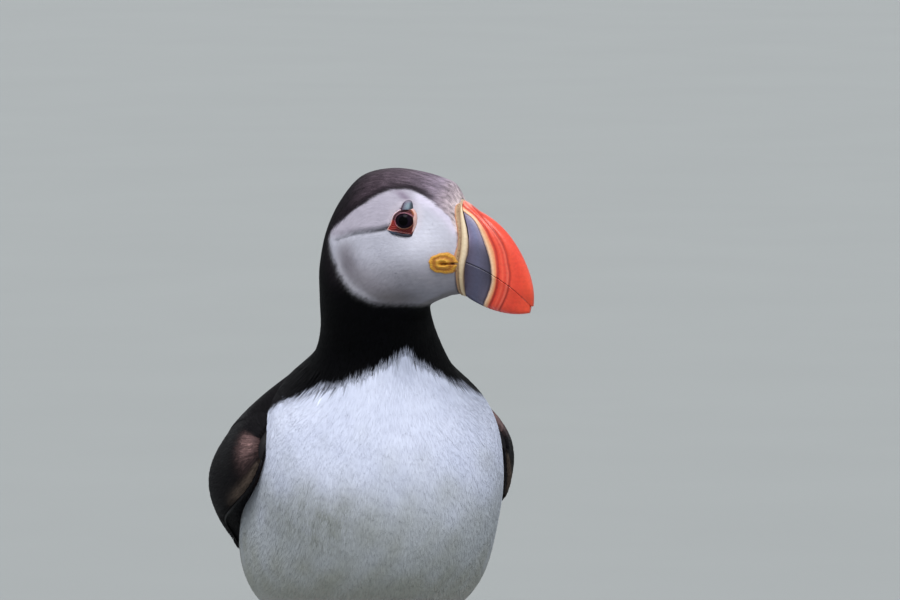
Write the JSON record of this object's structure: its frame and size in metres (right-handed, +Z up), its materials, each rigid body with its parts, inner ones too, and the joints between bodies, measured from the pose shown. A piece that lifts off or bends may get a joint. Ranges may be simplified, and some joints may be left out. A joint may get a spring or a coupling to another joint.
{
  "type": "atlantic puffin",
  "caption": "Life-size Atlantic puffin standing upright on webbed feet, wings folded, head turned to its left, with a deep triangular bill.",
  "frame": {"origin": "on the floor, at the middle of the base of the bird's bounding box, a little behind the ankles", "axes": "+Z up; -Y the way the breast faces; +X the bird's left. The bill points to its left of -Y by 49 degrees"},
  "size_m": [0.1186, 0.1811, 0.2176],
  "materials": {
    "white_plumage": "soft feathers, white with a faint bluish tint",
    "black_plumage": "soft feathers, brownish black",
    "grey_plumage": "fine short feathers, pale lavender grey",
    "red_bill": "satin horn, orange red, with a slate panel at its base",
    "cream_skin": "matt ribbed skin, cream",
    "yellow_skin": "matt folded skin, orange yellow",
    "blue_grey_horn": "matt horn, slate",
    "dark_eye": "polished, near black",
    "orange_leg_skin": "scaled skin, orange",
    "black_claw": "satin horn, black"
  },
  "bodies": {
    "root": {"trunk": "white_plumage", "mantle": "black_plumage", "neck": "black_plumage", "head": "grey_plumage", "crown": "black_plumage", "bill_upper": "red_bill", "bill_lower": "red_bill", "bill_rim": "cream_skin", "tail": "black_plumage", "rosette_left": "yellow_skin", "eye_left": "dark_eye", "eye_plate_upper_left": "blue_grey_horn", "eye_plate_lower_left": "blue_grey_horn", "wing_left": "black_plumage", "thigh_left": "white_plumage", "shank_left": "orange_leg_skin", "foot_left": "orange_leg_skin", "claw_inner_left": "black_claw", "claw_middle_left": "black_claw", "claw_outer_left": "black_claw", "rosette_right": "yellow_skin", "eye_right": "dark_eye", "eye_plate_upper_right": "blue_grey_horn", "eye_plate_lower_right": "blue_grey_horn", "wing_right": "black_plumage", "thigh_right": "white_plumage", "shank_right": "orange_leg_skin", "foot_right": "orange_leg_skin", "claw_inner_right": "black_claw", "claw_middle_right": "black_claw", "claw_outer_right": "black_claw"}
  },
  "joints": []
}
******
▸ **Objective**:
Copy out the full material exactly as it appears.

▸ **Output for this exercise**:
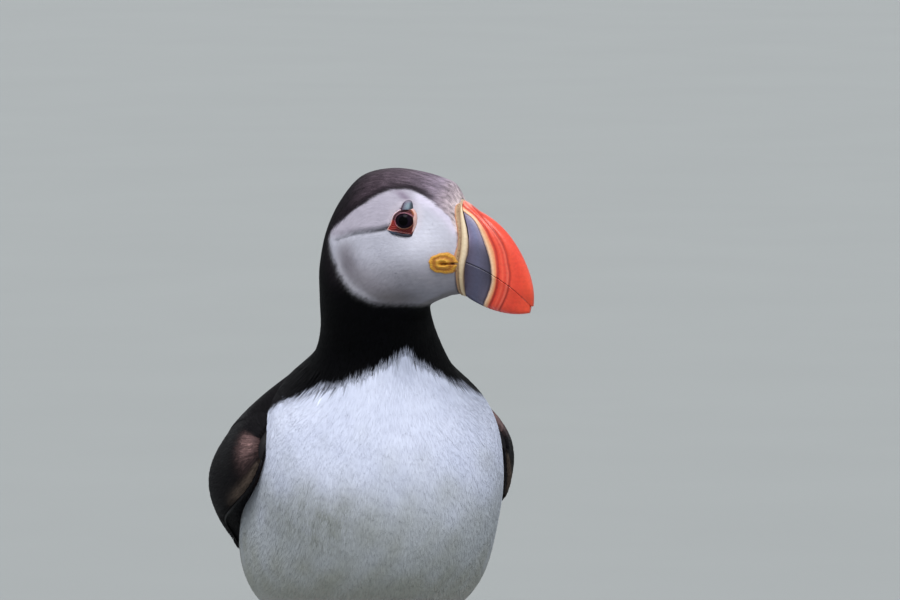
Write the JSON record of this object's structure: its frame and size in metres (right-handed, +Z up), its materials, each rigid body with its parts, inner ones too, and the joints between bodies, measured from the pose shown. A piece that lifts off or bends may get a joint. Ranges may be simplified, and some joints may be left out. A joint may get a spring or a coupling to another joint.
{
  "type": "atlantic puffin",
  "caption": "Life-size Atlantic puffin standing upright on webbed feet, wings folded, head turned to its left, with a deep triangular bill.",
  "frame": {"origin": "on the floor, at the middle of the base of the bird's bounding box, a little behind the ankles", "axes": "+Z up; -Y the way the breast faces; +X the bird's left. The bill points to its left of -Y by 49 degrees"},
  "size_m": [0.1186, 0.1811, 0.2176],
  "materials": {
    "white_plumage": "soft feathers, white with a faint bluish tint",
    "black_plumage": "soft feathers, brownish black",
    "grey_plumage": "fine short feathers, pale lavender grey",
    "red_bill": "satin horn, orange red, with a slate panel at its base",
    "cream_skin": "matt ribbed skin, cream",
    "yellow_skin": "matt folded skin, orange yellow",
    "blue_grey_horn": "matt horn, slate",
    "dark_eye": "polished, near black",
    "orange_leg_skin": "scaled skin, orange",
    "black_claw": "satin horn, black"
  },
  "bodies": {
    "root": {"trunk": "white_plumage", "mantle": "black_plumage", "neck": "black_plumage", "head": "grey_plumage", "crown": "black_plumage", "bill_upper": "red_bill", "bill_lower": "red_bill", "bill_rim": "cream_skin", "tail": "black_plumage", "rosette_left": "yellow_skin", "eye_left": "dark_eye", "eye_plate_upper_left": "blue_grey_horn", "eye_plate_lower_left": "blue_grey_horn", "wing_left": "black_plumage", "thigh_left": "white_plumage", "shank_left": "orange_leg_skin", "foot_left": "orange_leg_skin", "claw_inner_left": "black_claw", "claw_middle_left": "black_claw", "claw_outer_left": "black_claw", "rosette_right": "yellow_skin", "eye_right": "dark_eye", "eye_plate_upper_right": "blue_grey_horn", "eye_plate_lower_right": "blue_grey_horn", "wing_right": "black_plumage", "thigh_right": "white_plumage", "shank_right": "orange_leg_skin", "foot_right": "orange_leg_skin", "claw_inner_right": "black_claw", "claw_middle_right": "black_claw", "claw_outer_right": "black_claw"}
  },
  "joints": []
}